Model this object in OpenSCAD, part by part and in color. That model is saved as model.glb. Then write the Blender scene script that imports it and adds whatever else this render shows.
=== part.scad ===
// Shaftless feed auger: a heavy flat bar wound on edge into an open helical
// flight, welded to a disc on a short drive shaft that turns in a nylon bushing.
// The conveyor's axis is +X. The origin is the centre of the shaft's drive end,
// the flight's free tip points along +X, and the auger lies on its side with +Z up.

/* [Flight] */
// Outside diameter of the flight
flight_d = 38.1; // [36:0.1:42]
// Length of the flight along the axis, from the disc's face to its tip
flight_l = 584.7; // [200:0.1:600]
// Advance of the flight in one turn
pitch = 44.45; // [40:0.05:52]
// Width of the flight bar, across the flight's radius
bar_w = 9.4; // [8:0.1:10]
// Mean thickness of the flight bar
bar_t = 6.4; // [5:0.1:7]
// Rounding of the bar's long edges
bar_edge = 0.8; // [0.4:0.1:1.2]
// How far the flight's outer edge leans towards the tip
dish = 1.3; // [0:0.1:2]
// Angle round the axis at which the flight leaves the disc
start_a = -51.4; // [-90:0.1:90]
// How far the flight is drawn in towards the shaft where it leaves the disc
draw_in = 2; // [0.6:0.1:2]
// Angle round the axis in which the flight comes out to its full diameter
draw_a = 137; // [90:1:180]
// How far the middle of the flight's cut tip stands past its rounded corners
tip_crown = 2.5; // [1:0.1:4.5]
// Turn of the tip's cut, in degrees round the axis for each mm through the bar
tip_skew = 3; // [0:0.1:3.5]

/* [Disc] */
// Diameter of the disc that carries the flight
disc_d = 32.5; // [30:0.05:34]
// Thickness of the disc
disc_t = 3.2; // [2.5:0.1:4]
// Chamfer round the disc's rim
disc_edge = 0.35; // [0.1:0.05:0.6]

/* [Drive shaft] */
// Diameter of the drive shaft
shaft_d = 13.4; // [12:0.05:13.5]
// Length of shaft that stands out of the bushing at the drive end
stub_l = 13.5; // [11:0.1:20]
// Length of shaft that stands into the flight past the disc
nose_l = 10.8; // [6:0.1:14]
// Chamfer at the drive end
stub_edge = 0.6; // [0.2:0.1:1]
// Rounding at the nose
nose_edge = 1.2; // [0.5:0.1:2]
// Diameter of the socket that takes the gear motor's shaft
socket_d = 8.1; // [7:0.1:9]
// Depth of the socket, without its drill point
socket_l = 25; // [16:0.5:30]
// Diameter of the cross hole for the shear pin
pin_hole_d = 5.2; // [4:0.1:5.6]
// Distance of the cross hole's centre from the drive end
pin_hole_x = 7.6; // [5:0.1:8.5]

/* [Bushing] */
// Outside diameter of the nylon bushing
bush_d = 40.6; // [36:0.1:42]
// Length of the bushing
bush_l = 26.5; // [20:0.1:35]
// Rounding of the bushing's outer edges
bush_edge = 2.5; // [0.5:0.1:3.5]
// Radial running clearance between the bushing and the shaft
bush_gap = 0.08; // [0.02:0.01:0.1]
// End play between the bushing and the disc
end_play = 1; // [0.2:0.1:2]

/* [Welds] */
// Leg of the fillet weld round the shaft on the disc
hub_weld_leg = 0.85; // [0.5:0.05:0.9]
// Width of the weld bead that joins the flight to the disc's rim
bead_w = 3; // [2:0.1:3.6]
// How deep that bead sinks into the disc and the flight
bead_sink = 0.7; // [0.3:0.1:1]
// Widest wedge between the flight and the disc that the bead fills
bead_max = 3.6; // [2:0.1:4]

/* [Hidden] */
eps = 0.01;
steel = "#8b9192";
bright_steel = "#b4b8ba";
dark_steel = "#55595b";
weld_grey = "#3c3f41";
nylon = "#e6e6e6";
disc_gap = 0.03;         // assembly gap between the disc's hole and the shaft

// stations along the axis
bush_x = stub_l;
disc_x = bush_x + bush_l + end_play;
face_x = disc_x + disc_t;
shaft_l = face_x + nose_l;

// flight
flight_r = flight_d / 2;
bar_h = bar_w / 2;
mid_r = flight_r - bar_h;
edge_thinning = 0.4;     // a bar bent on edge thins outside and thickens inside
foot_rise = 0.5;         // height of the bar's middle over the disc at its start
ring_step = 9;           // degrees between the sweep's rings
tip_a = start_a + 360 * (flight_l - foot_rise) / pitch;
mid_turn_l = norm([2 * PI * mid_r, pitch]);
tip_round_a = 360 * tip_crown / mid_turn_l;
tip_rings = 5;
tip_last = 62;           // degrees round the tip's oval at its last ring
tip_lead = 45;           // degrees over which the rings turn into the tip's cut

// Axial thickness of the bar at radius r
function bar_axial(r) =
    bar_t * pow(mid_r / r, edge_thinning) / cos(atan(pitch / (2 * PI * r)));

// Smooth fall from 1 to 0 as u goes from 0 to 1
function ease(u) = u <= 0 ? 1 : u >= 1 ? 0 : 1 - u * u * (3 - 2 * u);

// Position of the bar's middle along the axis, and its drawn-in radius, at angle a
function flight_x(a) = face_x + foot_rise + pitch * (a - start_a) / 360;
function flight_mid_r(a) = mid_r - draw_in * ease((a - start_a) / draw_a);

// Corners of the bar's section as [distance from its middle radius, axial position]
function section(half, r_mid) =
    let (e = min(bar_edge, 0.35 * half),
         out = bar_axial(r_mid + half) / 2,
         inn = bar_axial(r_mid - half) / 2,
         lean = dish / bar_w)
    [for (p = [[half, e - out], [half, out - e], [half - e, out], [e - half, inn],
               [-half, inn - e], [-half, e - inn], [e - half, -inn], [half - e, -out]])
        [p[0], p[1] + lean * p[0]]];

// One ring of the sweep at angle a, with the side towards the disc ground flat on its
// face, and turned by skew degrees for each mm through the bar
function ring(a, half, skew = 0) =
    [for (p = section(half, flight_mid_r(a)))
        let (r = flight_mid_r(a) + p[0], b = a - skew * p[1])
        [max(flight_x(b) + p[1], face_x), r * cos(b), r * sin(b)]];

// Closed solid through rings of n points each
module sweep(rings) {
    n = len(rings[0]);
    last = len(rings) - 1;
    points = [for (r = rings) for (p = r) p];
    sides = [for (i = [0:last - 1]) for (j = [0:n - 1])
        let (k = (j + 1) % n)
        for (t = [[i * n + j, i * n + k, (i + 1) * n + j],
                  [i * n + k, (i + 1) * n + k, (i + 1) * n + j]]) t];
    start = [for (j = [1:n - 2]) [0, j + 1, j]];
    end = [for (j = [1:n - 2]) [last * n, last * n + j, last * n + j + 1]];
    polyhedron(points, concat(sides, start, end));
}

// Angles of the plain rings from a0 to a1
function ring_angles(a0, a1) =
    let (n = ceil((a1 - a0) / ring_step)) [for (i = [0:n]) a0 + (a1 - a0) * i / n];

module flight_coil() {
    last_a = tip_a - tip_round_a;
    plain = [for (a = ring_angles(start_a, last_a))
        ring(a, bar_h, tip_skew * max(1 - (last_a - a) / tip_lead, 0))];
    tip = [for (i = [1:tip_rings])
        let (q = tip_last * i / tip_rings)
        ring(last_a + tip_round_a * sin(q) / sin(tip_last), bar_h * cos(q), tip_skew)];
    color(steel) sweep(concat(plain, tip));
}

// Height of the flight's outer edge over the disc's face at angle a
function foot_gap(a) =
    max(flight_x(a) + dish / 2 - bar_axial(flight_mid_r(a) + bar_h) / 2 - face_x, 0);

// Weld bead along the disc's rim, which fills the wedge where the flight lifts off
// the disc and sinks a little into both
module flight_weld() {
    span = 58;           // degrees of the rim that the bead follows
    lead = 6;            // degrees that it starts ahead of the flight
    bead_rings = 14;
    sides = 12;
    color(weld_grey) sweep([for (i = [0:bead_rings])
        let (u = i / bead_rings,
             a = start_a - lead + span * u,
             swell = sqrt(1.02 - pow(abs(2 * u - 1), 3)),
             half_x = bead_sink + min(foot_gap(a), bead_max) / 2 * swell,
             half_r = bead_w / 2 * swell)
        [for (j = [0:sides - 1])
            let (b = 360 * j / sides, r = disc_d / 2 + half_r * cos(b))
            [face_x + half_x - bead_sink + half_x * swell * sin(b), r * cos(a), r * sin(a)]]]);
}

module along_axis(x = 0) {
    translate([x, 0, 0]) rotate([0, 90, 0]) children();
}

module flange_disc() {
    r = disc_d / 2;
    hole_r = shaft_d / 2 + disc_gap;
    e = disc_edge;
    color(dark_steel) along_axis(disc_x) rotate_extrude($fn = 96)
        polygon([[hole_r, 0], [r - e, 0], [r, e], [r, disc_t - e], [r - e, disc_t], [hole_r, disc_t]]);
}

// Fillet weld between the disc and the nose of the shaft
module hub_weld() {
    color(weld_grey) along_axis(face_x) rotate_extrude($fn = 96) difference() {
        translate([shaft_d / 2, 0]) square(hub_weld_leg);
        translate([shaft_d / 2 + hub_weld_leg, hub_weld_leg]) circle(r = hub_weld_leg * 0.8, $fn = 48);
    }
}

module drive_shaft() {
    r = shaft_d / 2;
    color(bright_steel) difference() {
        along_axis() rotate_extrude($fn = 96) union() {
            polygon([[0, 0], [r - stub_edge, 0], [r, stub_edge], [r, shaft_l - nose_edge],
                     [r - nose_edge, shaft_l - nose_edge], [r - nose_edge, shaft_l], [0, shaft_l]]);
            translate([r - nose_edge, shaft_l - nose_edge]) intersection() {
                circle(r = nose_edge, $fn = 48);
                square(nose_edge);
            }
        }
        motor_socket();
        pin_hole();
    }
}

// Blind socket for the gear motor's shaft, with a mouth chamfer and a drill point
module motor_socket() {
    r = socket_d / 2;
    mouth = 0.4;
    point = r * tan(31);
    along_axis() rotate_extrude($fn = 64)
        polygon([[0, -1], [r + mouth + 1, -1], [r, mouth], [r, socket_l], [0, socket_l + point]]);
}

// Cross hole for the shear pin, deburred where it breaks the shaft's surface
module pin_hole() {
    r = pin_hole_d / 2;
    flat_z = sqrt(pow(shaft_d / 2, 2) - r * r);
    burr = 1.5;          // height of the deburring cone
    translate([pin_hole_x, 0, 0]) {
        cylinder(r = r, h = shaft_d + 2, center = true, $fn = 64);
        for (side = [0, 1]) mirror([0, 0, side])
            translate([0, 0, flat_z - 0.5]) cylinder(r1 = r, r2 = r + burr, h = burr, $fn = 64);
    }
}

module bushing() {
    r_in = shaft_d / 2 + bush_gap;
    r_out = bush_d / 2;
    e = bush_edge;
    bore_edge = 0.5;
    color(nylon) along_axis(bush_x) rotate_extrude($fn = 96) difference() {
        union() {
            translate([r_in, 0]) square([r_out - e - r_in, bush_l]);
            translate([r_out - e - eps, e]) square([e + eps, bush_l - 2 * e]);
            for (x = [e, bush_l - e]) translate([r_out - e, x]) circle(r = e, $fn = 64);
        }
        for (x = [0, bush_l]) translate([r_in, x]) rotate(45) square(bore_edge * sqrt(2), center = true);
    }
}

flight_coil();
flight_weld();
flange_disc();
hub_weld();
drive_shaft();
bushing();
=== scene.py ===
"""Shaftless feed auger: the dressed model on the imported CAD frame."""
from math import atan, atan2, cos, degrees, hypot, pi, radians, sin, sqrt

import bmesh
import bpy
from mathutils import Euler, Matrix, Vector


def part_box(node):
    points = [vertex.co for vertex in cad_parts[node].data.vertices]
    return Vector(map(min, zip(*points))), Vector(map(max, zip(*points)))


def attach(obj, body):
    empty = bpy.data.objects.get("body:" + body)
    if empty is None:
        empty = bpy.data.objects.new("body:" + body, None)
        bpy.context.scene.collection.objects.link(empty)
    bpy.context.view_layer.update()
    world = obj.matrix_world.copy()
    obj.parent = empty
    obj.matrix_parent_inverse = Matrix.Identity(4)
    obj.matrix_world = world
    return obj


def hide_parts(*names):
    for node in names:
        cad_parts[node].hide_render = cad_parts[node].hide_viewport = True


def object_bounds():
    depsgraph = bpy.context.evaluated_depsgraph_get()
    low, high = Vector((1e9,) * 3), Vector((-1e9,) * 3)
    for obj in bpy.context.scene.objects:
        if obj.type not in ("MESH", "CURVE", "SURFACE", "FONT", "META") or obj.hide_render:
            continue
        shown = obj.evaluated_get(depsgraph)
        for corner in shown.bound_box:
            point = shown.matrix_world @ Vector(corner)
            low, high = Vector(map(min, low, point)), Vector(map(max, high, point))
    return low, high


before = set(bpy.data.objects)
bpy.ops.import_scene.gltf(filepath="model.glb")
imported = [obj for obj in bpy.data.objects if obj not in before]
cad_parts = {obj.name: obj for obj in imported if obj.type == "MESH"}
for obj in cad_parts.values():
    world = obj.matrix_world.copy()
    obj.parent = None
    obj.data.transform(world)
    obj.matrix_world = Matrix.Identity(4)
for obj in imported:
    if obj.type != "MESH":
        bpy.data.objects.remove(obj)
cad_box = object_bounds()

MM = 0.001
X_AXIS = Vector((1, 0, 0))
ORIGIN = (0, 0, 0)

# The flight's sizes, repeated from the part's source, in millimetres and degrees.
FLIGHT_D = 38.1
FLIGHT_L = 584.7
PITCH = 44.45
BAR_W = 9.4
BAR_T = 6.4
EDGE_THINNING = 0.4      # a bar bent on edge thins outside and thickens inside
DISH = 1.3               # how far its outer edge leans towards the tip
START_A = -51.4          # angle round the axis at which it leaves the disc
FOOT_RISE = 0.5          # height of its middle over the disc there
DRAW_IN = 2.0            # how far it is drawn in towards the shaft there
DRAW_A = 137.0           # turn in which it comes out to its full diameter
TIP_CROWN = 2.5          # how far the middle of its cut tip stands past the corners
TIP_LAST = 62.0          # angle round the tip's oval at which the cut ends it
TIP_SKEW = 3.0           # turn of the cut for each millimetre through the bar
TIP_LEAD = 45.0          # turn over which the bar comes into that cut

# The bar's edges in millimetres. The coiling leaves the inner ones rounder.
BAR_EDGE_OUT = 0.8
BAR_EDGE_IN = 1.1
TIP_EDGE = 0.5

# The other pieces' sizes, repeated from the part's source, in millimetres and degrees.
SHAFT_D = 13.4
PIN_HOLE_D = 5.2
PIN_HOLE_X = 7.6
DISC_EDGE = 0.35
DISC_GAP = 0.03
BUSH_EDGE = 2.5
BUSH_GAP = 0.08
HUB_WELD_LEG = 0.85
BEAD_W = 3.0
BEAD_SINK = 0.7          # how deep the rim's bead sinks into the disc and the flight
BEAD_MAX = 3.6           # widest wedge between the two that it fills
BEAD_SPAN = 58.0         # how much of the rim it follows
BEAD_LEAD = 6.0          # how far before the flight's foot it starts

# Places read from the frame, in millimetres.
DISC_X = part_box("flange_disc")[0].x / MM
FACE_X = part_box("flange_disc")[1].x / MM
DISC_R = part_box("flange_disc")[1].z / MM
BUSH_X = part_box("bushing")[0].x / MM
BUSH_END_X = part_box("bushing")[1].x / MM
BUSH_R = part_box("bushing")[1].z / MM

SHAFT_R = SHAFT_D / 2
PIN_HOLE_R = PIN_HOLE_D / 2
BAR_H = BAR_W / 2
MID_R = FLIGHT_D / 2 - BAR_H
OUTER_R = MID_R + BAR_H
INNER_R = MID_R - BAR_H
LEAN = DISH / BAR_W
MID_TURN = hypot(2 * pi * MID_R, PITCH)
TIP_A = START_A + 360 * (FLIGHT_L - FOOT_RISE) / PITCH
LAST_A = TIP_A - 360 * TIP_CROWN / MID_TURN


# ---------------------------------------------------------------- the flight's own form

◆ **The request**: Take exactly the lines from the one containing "the shaft's surface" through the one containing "for node in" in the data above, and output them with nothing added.

◆ **Finished task**:
// Cross hole for the shear pin, deburred where it breaks the shaft's surface
module pin_hole() {
    r = pin_hole_d / 2;
    flat_z = sqrt(pow(shaft_d / 2, 2) - r * r);
    burr = 1.5;          // height of the deburring cone
    translate([pin_hole_x, 0, 0]) {
        cylinder(r = r, h = shaft_d + 2, center = true, $fn = 64);
        for (side = [0, 1]) mirror([0, 0, side])
            translate([0, 0, flat_z - 0.5]) cylinder(r1 = r, r2 = r + burr, h = burr, $fn = 64);
    }
}

module bushing() {
    r_in = shaft_d / 2 + bush_gap;
    r_out = bush_d / 2;
    e = bush_edge;
    bore_edge = 0.5;
    color(nylon) along_axis(bush_x) rotate_extrude($fn = 96) difference() {
        union() {
            translate([r_in, 0]) square([r_out - e - r_in, bush_l]);
            translate([r_out - e - eps, e]) square([e + eps, bush_l - 2 * e]);
            for (x = [e, bush_l - e]) translate([r_out - e, x]) circle(r = e, $fn = 64);
        }
        for (x = [0, bush_l]) translate([r_in, x]) rotate(45) square(bore_edge * sqrt(2), center = true);
    }
}

flight_coil();
flight_weld();
flange_disc();
hub_weld();
drive_shaft();
bushing();
=== scene.py ===
"""Shaftless feed auger: the dressed model on the imported CAD frame."""
from math import atan, atan2, cos, degrees, hypot, pi, radians, sin, sqrt

import bmesh
import bpy
from mathutils import Euler, Matrix, Vector


def part_box(node):
    points = [vertex.co for vertex in cad_parts[node].data.vertices]
    return Vector(map(min, zip(*points))), Vector(map(max, zip(*points)))


def attach(obj, body):
    empty = bpy.data.objects.get("body:" + body)
    if empty is None:
        empty = bpy.data.objects.new("body:" + body, None)
        bpy.context.scene.collection.objects.link(empty)
    bpy.context.view_layer.update()
    world = obj.matrix_world.copy()
    obj.parent = empty
    obj.matrix_parent_inverse = Matrix.Identity(4)
    obj.matrix_world = world
    return obj


def hide_parts(*names):
    for node in names:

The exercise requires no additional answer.